Genome-wide expression profiling in malaria infection reveals transcriptional changes associated with lethal and nonlethal outcomes

Abstract

High-density oligonucleotide microarrays are widely used to study gene expression in cells exposed to a variety of pathogens. This study addressed the global genome-wide transcriptional activation of genes in hosts infected in vivo, which result in radically different clinical outcomes. We present an analysis of the gene expression profiles that identified a set of host biomarkers which distinguish between lethal and nonlethal blood stage Plasmodium yoelii malaria infections. Multiple biological replicates sampled during the course of infection were used to establish statistically valid sets of differentially expressed genes. These genes that correlated with the intensity of infection were used to identify pathways of cellular processes related to metabolic perturbations, erythropoiesis, and B-cell immune responses and other innate and cellular immune responses. The transcriptional apparatus that controls gene expression in erythropoiesis was also differentially expressed and regulated the expression of target genes involved in the host's response to malaria anemia. The biological systems approach provides unprecedented opportunities to explore the pathophysiology of host-pathogen interactions in experimental malaria infection and to decipher functionally complex networks of gene and protein interactions.

FIG. 1.

Course of infection and differential gene expression in P. yoelii infection. (A) Kinetics of parasite replication in 17XNL and 17XL infection in mice.

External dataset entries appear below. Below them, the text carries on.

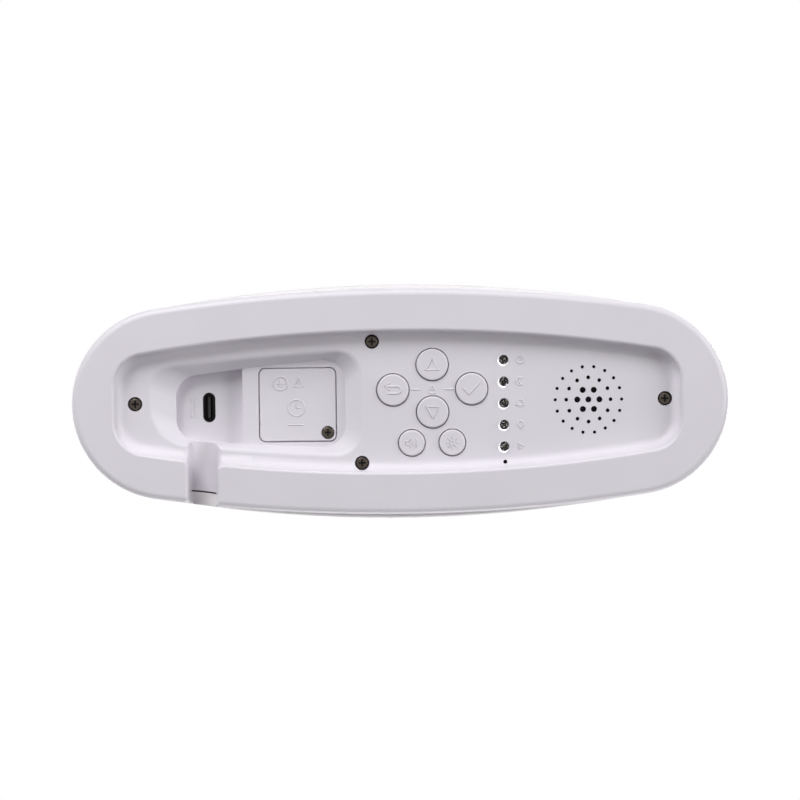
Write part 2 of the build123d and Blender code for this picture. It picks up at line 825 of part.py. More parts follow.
window_ring = window_face(front_gap)
band_face = ring_sector(band_inner_radius, band_outer_radius, band_end_angle)
band_hole = ring_sector(band_inner_radius - front_gap, band_outer_radius + front_gap, band_end_angle)
band_light = ring_sector(band_inner_radius + band_ledge, band_outer_radius - band_ledge,
                         band_end_angle)

# Front shell: front half of the round body, with window, light band, bosses and posts
with BuildPart() as front_shell:
    add(dome(0, shell_wall))
    add(flange_ring(-1))
    fillet(shell_foot(front_shell), shell_edge_fillet)
    add(wall_boss(front_screw_x, front_screw_y, -1))
    add(end_bosses.part)
    add(posts.part)
    # parting tongue that runs round the arch at y = 0
    with BuildSketch(at(seam_z)):
        with Locations((body_radius - parting_tongue_inset, -parting_tongue_height / 2)):
            Rectangle(parting_tongue, 2 * parting_tongue_height, align=(Align.MAX, Align.MIN))
    revolve(axis=spin_axis, revolution_arc=-180)
    add(parting_line.part, mode=Mode.SUBTRACT)
    add(front_skin(window_ring, -cut_spare, window_thickness), mode=Mode.SUBTRACT)
    add(front_skin(band_hole, -cut_spare, window_thickness), mode=Mode.SUBTRACT)
    for light_face in (window_face(-window_ledge), band_light):
        add(front_skin(light_face, -cut_spare, shell_wall + front_clear_depth),
            mode=Mode.SUBTRACT)
    with BuildSketch(front_plane.offset(-board_front_y)):
        with Locations(*post_places):
            Circle(board_screw_shank / 2 + screw_gap)
    extrude(amount=board_screw_length, mode=Mode.SUBTRACT)
finish_piece(front_shell, "front_shell")

# Rear shell: rear half, with the cable notch and a groove for the tongue
with BuildPart() as rear_shell:
    add(dome(0, shell_wall, side=1))
    add(flange_ring(1))
    fillet(shell_foot(rear_shell), shell_edge_fillet)
    add(wall_boss(rear_screw_x, rear_screw_y, 1))
    with BuildSketch(at(seam_z)):
        with Locations((body_radius - parting_tongue_inset + parting_gap, -cut_spare)):
            Rectangle(parting_tongue + 2 * parting_gap,
                      cut_spare + 1.5 * parting_tongue_height + parting_gap,
                      align=(Align.MAX, Align.MIN))
    revolve(axis=spin_axis, revolution_arc=-180, mode=Mode.SUBTRACT)
    add(parting_line.part, mode=Mode.SUBTRACT)
    add(channel_tool.part, mode=Mode.SUBTRACT)
finish_piece(rear_shell, "rear_shell")

# Window lens and light band, flush with the front shell
with BuildPart() as display_window:
    add(front_skin(window_face(0), 0, window_thickness))
finish_piece(display_window, "display_window")

with BuildPart() as glow_band:
    add(front_skin(band_face, 0, window_thickness))
finish_piece(glow_band, "glow_band")


def box_piece(x0, x1, y0, y1, z0, z1):
    """Plain block between two corners."""
    with BuildPart() as block:
        with BuildSketch(at(z0)):
            with Locations(((x0 + x1) / 2, (y0 + y1) / 2)):
                Rectangle(x1 - x0, y1 - y0)
        extrude(amount=z1 - z0)
    return block.part


def screw(x, y, seat_z, head, head_height, shank, length, plane_up=True):
    """Pan-head screw with a cross recess; its shank points along +Z from the seat."""
    turn = 1 if plane_up else -1
    with BuildPart() as body:
        with BuildSketch(at(seat_z)):
            with Locations((x, y)):
                Circle(head / 2)
        extrude(amount=-turn * head_height)
        head_end = body.edges().sort_by(Axis.Z)[0 if plane_up else -1]
        fillet(head_end, head_height * head_round)
        with BuildSketch(at(seat_z)):
            with Locations((x, y)):
                Circle(shank / 2)
        extrude(amount=turn * length)
        tip = body.edges().sort_by(Axis.Z)[-1 if plane_up else 0]
        chamfer(tip, shank * tip_taper)
        with BuildSketch(at(seat_z - turn * head_height)):
            with Locations((x, y)):
                Rectangle(head * cross_reach, head * cross_width)
                Rectangle(head * cross_width, head * cross_reach)
        extrude(amount=turn * head_height * cross_depth, mode=Mode.SUBTRACT)
    return body.part


# Case screws, driven up from the panel into the shells' bosses
with BuildPart() as case_screws:
    for screw_x, screw_y in case_screw_places:
        add(screw(screw_x, screw_y, case_seat_z, case_screw_head, case_screw_head_height,
                  case_screw_shank, case_screw_length))
finish_piece(case_screws, "case_screws")

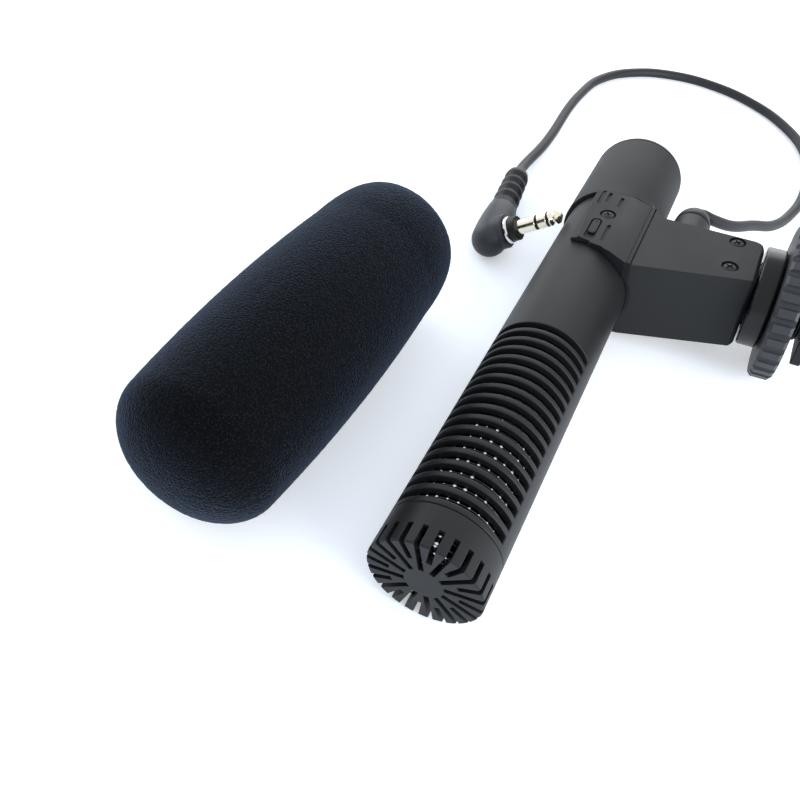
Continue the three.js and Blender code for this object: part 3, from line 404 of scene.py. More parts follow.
# A profile of radii and places spun once round the Y axis
def spun(profile, steps, closed=False):
    bm = bmesh.new()
    points = [bm.verts.new((radius, along, 0)) for radius, along in profile]
    for first, second in zip(points, points[1:]):
        bm.edges.new((first, second))
    if closed:
        bm.edges.new((points[-1], points[0]))
    bmesh.ops.spin(
        bm, geom=bm.verts[:] + bm.edges[:], cent=(0, 0, 0), axis=(0, 1, 0),
        angle=math.radians(360.0), steps=steps, use_merge=True,
    )
    bmesh.ops.remove_doubles(bm, verts=bm.verts, dist=weldReach)
    bmesh.ops.dissolve_degenerate(bm, edges=bm.edges, dist=sliverReach)
    bmesh.ops.recalc_face_normals(bm, faces=bm.faces)
    return bm


def rod(radius, start, end, steps):
    return spun([(0, start), (radius, start), (radius, end), (0, end)], steps)


def arc(centre, radius, start, end, steps):
    angles = [math.radians(start + (end - start) * step / steps) for step in range(steps + 1)]
    return [(centre[0] + radius * math.cos(a), centre[1] + radius * math.sin(a)) for a in angles]


# An outline drawn out: a plan "up", a section "along" the barrel, or a side view to the "side"
def drawn(outline, low, high, direction="up"):
    bm = bmesh.new()
    axis = {"side": 0, "along": 1, "up": 2}[direction]
    corners = [bm.verts.new((*point[:axis], low, *point[axis:])) for point in outline]
    shift = [0, 0, 0]
    shift[axis] = high - low
    made = bmesh.ops.extrude_face_region(bm, geom=[bm.faces.new(corners)])
    moved = [item for item in made["geom"] if isinstance(item, bmesh.types.BMVert)]
    bmesh.ops.translate(bm, vec=shift, verts=moved)
    bmesh.ops.recalc_face_normals(bm, faces=bm.faces)
    return bm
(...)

Error bars indicate standard deviations. (B) Number of differentially expressed genes (P < 0.005) during specific intervals during infection relative to mean gene expression from six uninfected mice. (C and D) Three-dimensional PCA of average expression from six 17XNL-infected mice at six time intervals (C) and from four 17XL-infected mice at 4 time intervals (D) during infection is shown in relation to gene expression from six uninfected mice (yellow circle). Significant differentially expressed genes were collapsed into three-dimensional vectors to reveal differences in transcript abundance as a function of parasite density.

FIG. 2.

Concordance in gene expression of immune response genes between lethal 17XL and nonlethal 17XNL infection. The fold change in intensity of differentially expressed genes is depicted as a heat map at 24 h postinfection (A) and at 5% parasitemia (B) for P. yoelii (17XL and 17XNL)-infected mice compared to six uninfected mice. Statistically significant gene ontology groups derived by Onto-Express from sets of up-regulated genes at 24 h postinfection and at 5% parasitemia are indicated.

FIG. 3.

Functional annotation of differentially expressed genes in 17XNL infection. (A and C) Pie charts depict the representative number of overrepresented GO terms from genes up-regulated (A) or down-regulated (C) during infection. The size of each slice represents the number of differentially expressed genes assigned to the particular GO functional classification. (B) Gene expression for one representative GO term (heat shock protein activity) is tightly regulated in nonlethal infection and varies directly with intensity of infection. (D) Expression of genes with chemotaxis/chemokine activity is repressed during 17XNL infection and remains suppressed even after resolution of parasitemia. The heat maps indicate the average fold change in gene expression greater than (red) or less than (blue) that in uninfected control spleens at each time point or stage of infection.

FIG. 4.

Differential gene expression in erythropoiesis. (A) Centroid plot of mean expression of 13 genes involved in iron transport and erythrocyte membrane proteins, with heat maps showing fold change in transcript abundance (columns represent individual mice). (B) Relative gene expression for genes representing the enzymes of the heme biosynthetic pathway at 25% parasitemia in nonlethal (NL) and lethal (L) malaria. (C) Cartoon representation of gene expression for regulatory transcription factors critical for erythropoiesis (adapted from reference 20). Red or blue colored boxes and ovals represent significantly induced or repressed gene expression, respectively. Gray objects represent no change in gene expression relative to uninfected control spleens.

FIG. 5.

Expression of glycolytic enzyme genes. The log₂ fold changes of the mean expression of glycolysis genes from 0 to 25% parasitemia for the 17XNL (n = 6) (Fig. 4A) and 17XL (n = 4) (Fig. 4B) infections are shown. The genes are listed, from top to bottom, in the order of the glycolytic enzyme pathway.

FIG. 6.

Expression of B-cell proliferation and plasma cell differentiation genes. (A) Hierarchical clustering of genes significantly differentially expressed between 17XNL and 17XL infection. The red-green matrix represents the normalized expression pattern for each gene across the samples. The intensity of the red or green shaded boxes represents the highest or lowest relative expression, respectively. Overrepresented GO terms identified by dCHIP in coexpressed clusters of genes are indicated. NL, nonlethal; L, lethal. (B) Comparisons in gene expression ratios for B-cell activation and proliferation genes. The color matrix plot shows relative expression across spleens from 17XNL and 17XL infection at 25% parasitemia. (C) Color matrix plot of a subset of immunoglobulin genes from the hierarchical cluster at 25% parasitemia, showing relative overexpression during nonlethal infection.